The 750 M.C. Relay Race
The Six-Hour Relay Race of the 750 M.C. is not an easy race to report, and lack of spare precludes more than pictorial coverage of this year’s race. But such excellent training in pit-craft and team-control does this fixture provide, and such excellent spectator-value does it offer in a free-and-easy manner, that we wish to congratulate Holland Birkett for organising it, Charles Rainier for so successfully handicapping it, and the 750 M.C. in general for promoting this race.
Those who, buying an Austin Seven, had newly joined the club might well have wondered what was afoot, with few Austin Seven Specials on the special circuit at Silverstone, which was dominated by cars of up to C-type Jaguar calibre. Such are the complicated politics of motor-club constitution, but members can be proud of having this unique International fixture, although the hope may be expressed that mere Austin Sevenists are catered for at other times, such as by an annual award for the best-kept vintage Seven or some similar scheme.
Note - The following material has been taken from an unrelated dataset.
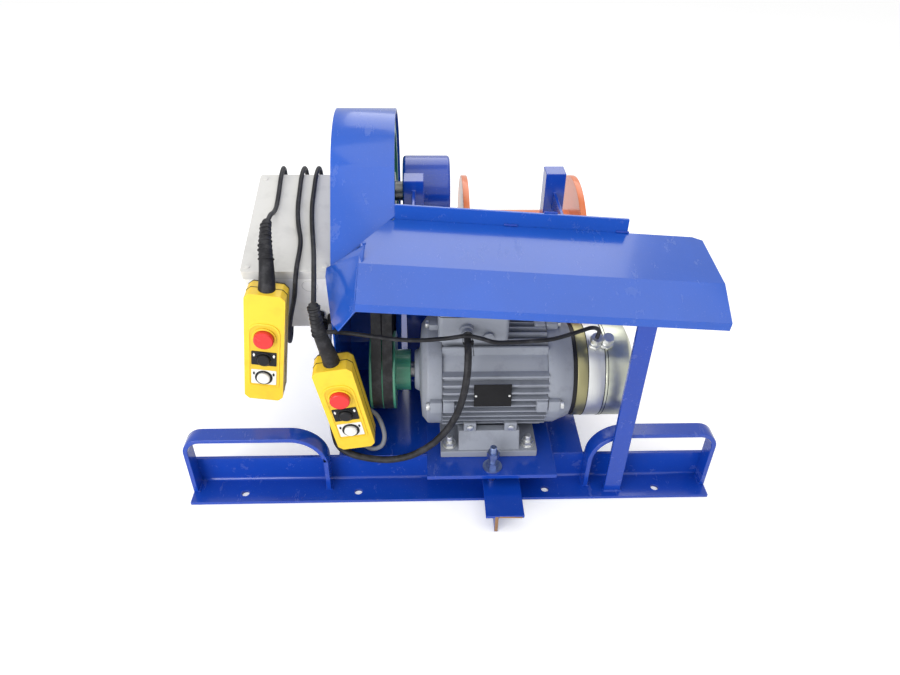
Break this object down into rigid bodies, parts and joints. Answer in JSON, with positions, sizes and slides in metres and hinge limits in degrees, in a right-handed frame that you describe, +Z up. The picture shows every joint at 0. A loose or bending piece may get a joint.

The Relay Race, differing from but in the tradition of the Brooklands relay races of before the war, proved highly exciting on July 9th, and was another race run off entirely without disaster. The final issue lay between the M.G. C.C. Teams and the Tinlids Team, Haig’s TC M.G. Midget doing most of the lappery for the former; it continued to handle satisfactorily after oversize front wheels were fitted following break-up of one of the originals. However, the lead passed to the composite Ford/VW/Fiat Tinlids Team and when Haig came dramatically into hit pit ten minutes from the end, the closed-car combination’s victory was assured.
1st: Tinlids Team (E. J. B. Mitchell (Ford Anglia), I. Walker (Ford Prefect), N. Campbell-Blair (VW), P. R. Easton (Fiat 1,100 Tv)): 179 laps.
2nd: M.G. C.C. Team (C. Shore (TF), D. Powell (1 ½ – TF), S. G. Cobban (1 ½ TF), J. Laury (TD) and T. Haig (TC): 177 laps.
3rd: King TR2 Team (M. King, D. A. Payne and A. S. Lusty (Triumph TR2s), D. Howard (AC. Ace): 177 laps.